What to do:
Reproduce exactly the lines below from the one containing "obj.parent = empty" through the one containing "obj.data.transform(world)", including both, and nothing else.

Extracted records:
————
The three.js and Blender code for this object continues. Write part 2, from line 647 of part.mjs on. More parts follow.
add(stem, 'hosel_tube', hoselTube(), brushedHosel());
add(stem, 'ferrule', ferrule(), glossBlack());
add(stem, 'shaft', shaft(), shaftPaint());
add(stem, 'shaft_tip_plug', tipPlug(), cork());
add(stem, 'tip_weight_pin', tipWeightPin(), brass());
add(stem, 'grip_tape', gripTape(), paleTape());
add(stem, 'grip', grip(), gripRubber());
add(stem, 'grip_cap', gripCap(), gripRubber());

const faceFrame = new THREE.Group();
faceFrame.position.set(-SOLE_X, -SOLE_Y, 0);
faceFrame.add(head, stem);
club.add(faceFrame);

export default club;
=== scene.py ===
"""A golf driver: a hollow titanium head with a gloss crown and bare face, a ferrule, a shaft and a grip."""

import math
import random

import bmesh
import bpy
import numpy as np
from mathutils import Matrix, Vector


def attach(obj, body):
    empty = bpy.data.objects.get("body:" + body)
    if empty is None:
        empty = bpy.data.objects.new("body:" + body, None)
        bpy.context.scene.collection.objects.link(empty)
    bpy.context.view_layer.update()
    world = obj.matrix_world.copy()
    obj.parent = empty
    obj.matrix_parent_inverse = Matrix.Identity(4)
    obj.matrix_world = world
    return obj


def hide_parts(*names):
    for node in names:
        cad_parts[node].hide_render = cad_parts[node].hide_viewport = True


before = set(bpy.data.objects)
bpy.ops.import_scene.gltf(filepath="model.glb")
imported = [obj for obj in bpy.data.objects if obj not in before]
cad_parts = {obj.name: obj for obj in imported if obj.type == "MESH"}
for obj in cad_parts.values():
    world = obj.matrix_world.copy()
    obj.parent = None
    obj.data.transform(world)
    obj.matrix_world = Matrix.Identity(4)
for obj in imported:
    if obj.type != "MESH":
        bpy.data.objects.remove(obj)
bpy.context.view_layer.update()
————
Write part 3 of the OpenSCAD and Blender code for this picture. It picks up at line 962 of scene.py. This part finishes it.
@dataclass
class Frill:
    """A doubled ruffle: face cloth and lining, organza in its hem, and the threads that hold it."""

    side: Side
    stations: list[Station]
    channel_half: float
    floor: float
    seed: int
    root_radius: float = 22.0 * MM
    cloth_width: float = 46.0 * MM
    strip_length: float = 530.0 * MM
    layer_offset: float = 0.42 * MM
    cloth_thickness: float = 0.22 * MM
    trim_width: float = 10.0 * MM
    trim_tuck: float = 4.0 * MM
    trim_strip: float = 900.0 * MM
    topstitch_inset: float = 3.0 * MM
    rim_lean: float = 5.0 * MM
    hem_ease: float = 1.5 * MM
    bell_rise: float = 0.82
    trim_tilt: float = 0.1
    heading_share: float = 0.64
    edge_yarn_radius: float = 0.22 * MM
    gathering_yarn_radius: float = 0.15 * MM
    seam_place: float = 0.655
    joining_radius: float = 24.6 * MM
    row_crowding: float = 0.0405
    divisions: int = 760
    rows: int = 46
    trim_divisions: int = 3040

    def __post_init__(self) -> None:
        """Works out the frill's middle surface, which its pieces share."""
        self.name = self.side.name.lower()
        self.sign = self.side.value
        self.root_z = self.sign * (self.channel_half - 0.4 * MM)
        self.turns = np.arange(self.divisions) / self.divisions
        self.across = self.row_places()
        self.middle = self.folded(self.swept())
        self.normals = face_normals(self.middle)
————
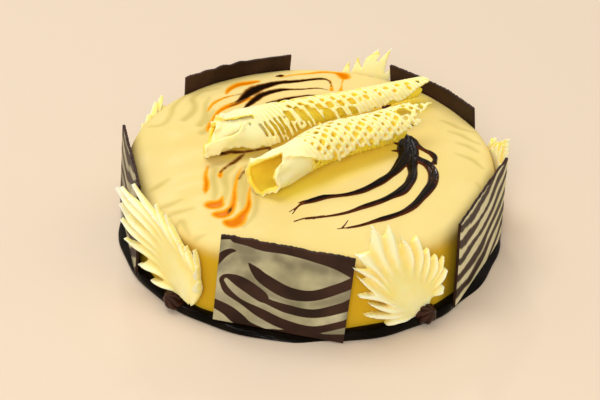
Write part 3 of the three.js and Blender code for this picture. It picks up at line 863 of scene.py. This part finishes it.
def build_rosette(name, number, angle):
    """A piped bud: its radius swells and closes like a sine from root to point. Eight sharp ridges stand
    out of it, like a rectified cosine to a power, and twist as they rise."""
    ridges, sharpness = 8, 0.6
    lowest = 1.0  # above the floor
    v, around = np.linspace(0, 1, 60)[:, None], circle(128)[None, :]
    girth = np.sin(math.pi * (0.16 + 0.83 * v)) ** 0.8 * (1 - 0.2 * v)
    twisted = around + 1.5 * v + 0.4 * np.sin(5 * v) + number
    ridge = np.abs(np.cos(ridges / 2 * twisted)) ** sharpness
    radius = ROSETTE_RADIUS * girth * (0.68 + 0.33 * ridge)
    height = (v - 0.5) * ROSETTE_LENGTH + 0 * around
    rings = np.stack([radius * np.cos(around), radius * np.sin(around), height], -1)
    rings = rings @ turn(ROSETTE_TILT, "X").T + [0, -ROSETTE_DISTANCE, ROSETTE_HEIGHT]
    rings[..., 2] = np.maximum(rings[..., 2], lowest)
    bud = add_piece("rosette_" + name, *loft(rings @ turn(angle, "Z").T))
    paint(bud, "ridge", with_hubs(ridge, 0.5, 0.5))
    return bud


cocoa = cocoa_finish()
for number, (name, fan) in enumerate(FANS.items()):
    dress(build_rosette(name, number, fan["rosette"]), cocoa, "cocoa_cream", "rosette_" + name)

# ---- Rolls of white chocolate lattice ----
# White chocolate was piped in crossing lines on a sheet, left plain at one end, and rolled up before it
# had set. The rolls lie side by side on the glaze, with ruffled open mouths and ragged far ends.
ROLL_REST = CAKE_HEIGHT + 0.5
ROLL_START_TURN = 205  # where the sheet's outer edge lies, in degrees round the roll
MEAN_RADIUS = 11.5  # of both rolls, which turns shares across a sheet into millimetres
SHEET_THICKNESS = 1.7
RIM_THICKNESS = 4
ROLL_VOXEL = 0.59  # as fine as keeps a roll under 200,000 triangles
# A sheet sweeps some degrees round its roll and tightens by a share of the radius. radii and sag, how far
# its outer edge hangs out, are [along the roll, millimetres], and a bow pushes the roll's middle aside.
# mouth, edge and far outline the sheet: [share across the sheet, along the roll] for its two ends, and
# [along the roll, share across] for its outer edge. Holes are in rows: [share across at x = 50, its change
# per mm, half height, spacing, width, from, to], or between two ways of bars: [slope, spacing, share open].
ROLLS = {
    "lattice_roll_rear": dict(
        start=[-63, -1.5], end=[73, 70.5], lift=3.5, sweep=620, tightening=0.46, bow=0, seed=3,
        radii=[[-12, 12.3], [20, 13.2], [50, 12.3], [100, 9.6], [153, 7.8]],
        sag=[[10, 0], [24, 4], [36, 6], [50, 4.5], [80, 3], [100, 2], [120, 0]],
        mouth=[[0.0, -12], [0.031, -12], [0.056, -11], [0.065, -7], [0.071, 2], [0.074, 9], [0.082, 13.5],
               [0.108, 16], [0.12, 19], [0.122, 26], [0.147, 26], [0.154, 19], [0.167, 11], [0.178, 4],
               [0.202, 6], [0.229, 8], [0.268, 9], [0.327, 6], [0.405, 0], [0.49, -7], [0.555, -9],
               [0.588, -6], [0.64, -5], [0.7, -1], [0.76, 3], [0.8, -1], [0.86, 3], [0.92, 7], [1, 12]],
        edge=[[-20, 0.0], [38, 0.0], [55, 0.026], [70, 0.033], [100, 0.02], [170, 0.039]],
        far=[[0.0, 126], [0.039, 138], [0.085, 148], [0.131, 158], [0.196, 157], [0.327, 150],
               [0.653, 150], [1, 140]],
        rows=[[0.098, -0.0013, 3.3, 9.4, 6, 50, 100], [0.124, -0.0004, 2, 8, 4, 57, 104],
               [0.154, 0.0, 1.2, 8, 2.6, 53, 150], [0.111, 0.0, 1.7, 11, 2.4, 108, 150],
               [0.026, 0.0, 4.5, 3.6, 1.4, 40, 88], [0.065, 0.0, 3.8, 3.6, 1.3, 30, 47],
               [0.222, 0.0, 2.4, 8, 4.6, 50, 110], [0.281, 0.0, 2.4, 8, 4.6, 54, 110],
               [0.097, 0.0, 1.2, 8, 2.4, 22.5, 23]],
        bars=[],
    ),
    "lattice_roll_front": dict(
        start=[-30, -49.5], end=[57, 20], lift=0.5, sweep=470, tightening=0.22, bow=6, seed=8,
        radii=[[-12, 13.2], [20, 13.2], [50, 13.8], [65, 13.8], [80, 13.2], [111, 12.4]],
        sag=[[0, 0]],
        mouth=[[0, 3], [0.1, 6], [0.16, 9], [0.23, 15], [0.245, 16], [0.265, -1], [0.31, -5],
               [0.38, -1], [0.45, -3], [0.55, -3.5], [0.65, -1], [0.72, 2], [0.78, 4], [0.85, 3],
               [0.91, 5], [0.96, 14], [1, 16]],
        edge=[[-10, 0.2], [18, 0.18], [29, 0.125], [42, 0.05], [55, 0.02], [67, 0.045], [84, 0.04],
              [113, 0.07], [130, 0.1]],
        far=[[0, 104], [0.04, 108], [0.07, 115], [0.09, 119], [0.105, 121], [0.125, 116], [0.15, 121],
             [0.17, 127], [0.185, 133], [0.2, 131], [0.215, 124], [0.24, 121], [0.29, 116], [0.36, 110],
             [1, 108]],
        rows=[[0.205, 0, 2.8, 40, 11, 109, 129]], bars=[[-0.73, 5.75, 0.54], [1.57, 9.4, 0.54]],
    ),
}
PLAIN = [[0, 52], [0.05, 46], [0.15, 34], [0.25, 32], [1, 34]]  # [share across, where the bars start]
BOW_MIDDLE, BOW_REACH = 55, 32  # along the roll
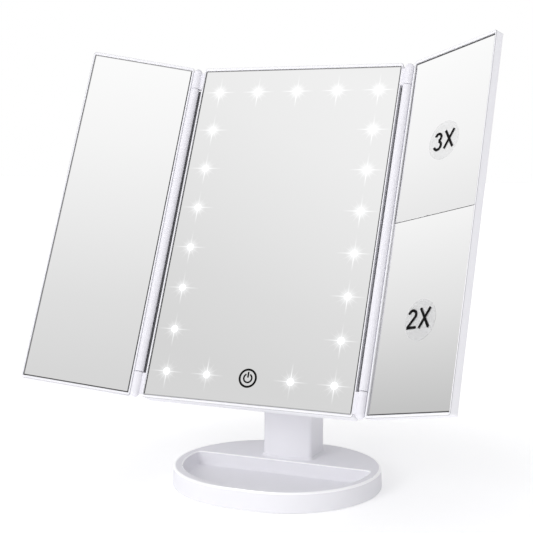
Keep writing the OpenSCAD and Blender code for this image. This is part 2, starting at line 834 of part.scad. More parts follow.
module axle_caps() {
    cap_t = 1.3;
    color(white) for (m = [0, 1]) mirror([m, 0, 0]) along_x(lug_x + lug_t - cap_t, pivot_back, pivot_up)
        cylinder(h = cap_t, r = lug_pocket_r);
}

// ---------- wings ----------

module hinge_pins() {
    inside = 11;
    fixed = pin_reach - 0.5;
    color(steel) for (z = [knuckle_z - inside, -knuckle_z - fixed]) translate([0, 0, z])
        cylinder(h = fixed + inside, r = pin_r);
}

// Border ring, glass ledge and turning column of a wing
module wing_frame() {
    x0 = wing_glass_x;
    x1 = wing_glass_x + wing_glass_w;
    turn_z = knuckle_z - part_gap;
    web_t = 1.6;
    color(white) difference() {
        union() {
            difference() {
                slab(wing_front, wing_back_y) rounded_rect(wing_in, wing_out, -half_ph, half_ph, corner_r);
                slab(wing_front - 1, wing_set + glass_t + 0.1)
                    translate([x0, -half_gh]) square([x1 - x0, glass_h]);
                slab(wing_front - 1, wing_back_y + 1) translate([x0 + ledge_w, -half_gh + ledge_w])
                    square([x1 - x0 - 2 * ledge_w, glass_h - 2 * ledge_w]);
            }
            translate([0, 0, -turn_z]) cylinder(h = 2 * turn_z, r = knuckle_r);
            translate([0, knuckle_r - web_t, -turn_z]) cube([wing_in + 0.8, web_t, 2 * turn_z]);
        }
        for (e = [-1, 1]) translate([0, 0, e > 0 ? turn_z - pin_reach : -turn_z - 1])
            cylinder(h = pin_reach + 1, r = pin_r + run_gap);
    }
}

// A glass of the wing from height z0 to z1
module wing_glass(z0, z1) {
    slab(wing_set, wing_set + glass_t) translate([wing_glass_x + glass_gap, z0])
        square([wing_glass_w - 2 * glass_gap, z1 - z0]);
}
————
Reply to the task:
    obj.parent = empty
    obj.matrix_parent_inverse = Matrix.Identity(4)
    obj.matrix_world = world
    return obj


def hide_parts(*names):
    for node in names:
        cad_parts[node].hide_render = cad_parts[node].hide_viewport = True


before = set(bpy.data.objects)
bpy.ops.import_scene.gltf(filepath="model.glb")
imported = [obj for obj in bpy.data.objects if obj not in before]
cad_parts = {obj.name: obj for obj in imported if obj.type == "MESH"}
for obj in cad_parts.values():
    world = obj.matrix_world.copy()
    obj.parent = None
    obj.data.transform(world)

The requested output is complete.